Zur Widerklage bezüglich der Mitteilung des Unfalles vom 7. April 2000: Das Landgericht hat von seinem Standpunkt aus rechtsfehlerfrei die Klägerin als verpflichtet angesehen, auch diesen Unfall in die Mitteilung gemäß § 5 Abs. 7 PflVG aufzunehmen. Soweit der Beklagte im Berufungsrechtszug neue Tatsachen geltend macht (die Beschädigungen an den beteiligten Fahrzeugen seien nicht kompatibel), müssen sie unberücksichtigt bleiben. Denn es ist weder vorgetragen noch sonst ersichtlich, aus welchem Grunde diese Tatsachen jetzt berücksichtigt werden dürfen (§§ 531 Abs. 2, 529 Abs. 1 Nr. 2 ZPO).

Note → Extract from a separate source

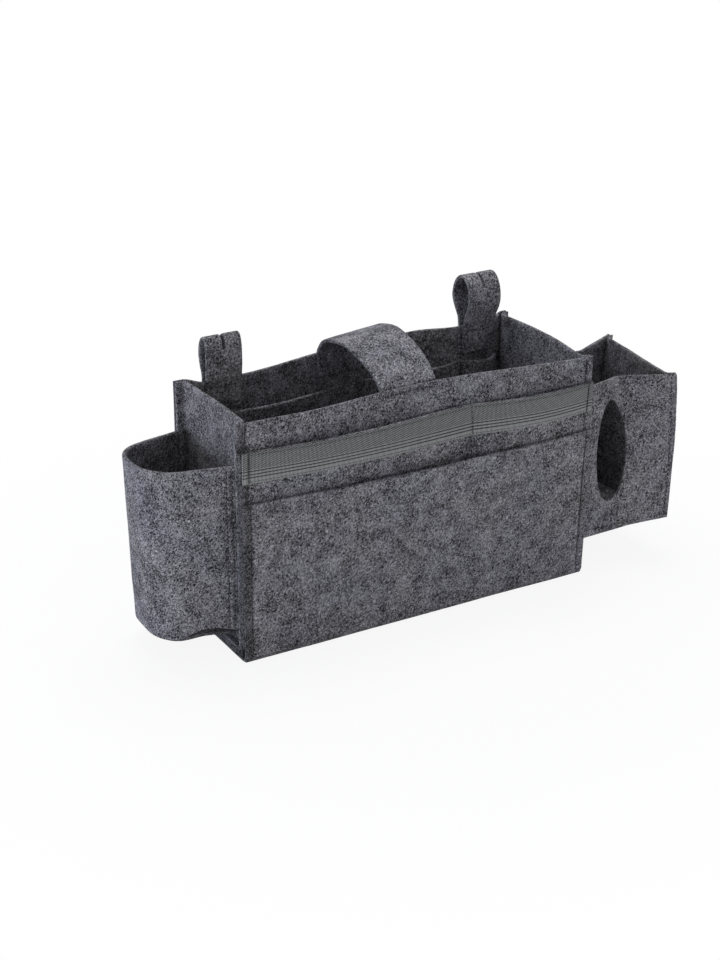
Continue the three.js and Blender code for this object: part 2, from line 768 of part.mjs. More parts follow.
const caddy = new THREE.Group();
caddy.name = 'bedside_caddy';
caddy.position.set(-binWidth / 2, -binDepth / 2, 0);

function add(name, geometry, material = feltMaterial()) {
  const mesh = new THREE.Mesh(geometry, material);
  mesh.name = name;
  caddy.add(mesh);
}

add('body_wrap', bodyWrap());
add('front_lower_pocket', lowerPocket());
add('front_upper_pocket', upperPocket());
add('pocket_webbing', pocketWebbing(), webbingMaterial());
add('side_panel_left', sidePanel(false));
add('side_panel_right', sidePanel(true));
add('back_inner_pocket', innerPocket());
add('handle_strap', handleStrap());
for (const [side, loop] of [['left', leftLoop], ['right', rightLoop]]) {
  add(`hang_loop_${side}`, hangLoop(loop));
  add(`hang_loop_${side}_inner_tail`, loopTailSheet(loop, true));
  add(`hang_loop_${side}_outer_tail`, loopTailSheet(loop, false));
}
add('bottle_pocket_band', bottleBand());
add('bottle_pocket_base', bottleBase());
add('tissue_pocket_front', tissueFront());
add('tissue_pocket_side', tissueSide());
add('tissue_pocket_back', tissueBack());
add('tissue_pocket_base', tissueBase());

export default caddy;
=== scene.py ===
"""Looks of a felt bedside caddy: every sheet of felt, the woven band and the sewing thread.

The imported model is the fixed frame. Every piece here is placed from the front left bottom
corner of the bin in millimetres, as the solids are, and is moved over to the frame's origin
when its mesh is made.
"""
import logging
import math
from dataclasses import dataclass, field, replace
from enum import Enum
from typing import Callable, Iterable, Sequence

import bmesh
import bpy
import numpy as np
from mathutils import Matrix, Vector, noise
from mathutils.bvhtree import BVHTree


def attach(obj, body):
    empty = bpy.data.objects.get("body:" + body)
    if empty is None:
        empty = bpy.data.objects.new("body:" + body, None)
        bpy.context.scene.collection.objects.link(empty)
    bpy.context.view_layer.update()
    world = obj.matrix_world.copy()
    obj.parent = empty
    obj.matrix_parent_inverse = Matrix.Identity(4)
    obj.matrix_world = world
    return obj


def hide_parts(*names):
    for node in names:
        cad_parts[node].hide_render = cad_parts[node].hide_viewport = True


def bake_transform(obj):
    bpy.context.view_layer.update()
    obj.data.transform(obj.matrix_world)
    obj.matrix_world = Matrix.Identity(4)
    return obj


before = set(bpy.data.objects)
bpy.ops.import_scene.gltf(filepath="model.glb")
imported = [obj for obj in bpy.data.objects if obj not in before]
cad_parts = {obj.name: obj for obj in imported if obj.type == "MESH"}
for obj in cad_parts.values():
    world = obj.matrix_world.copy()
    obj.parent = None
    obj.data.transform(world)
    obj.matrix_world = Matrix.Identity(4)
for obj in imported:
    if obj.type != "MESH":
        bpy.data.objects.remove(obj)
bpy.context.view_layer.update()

MM = 0.001
LOG = logging.getLogger("felt_caddy")

FELT = 3.0
LAYER_GAP = 0.3
LAYER = FELT + LAYER_GAP
HALF = FELT / 2

FORWARD, BACKWARD, DOWN = Vector((0, -1, 0)), Vector((0, 1, 0)), Vector((0, 0, -1))
TINY, FAR = 1e-9, 1e9

Span = tuple[float, float]
Lattice = list[list[Vector]]
Face = tuple[int, ...]
# The y of a face at x and z
Depth = Callable[[float, float], float]

# Where a sheet's stops lie close together: by its cut edges and beside its stitch lines
EDGE_STEPS = (0.35, 1.0)
LINE_STEPS = (-1.7, -0.8, 0.0, 0.8, 1.7)
LINE_CLEAR = 2.5
CROWDED_SHARE = 0.45


# Small sums
def share(value: float, low: float, high: float) -> float:
    """Tell how far a value has come from low to high.

    Args:
        value: The value to place.
        low: The value that gives 0.
        high: The value that gives 1.

    Returns:
        A share from 0 to 1.
    """
    return min(max((value - low) / (high - low), 0.0), 1.0)


def mix(low: float, high: float, part: float) -> float:
    """Return the number that lies a part of the way from low to high."""
    return low + (high - low) * part


def smooth(value: float, low: float, high: float) -> float:
    """Return the smooth step of a value between low and high."""
    part = share(value, low, high)
    return part * part * (3 - 2 * part)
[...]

Sonstige Gründe, welche der Berufung zum Erfolg verhelfen können, sind nicht ersichtlich.

Da das Rechtsmittel erfolglos bleibt, fallen die Kosten dem Beklagten zur Last (§ 97 ZPO). Die Entscheidung über die vorläufige Vollstreckbarkeit ergibt sich aus §§ 708 Nr. 10, 711, 713 ZPO. Der Wert der Beschwer ist gemäß §§ 2, 3 ZPO, 26 Nr. 8 EGZPO festgesetzt worden; zur Zulassung der Revision besteht kein Anlaß.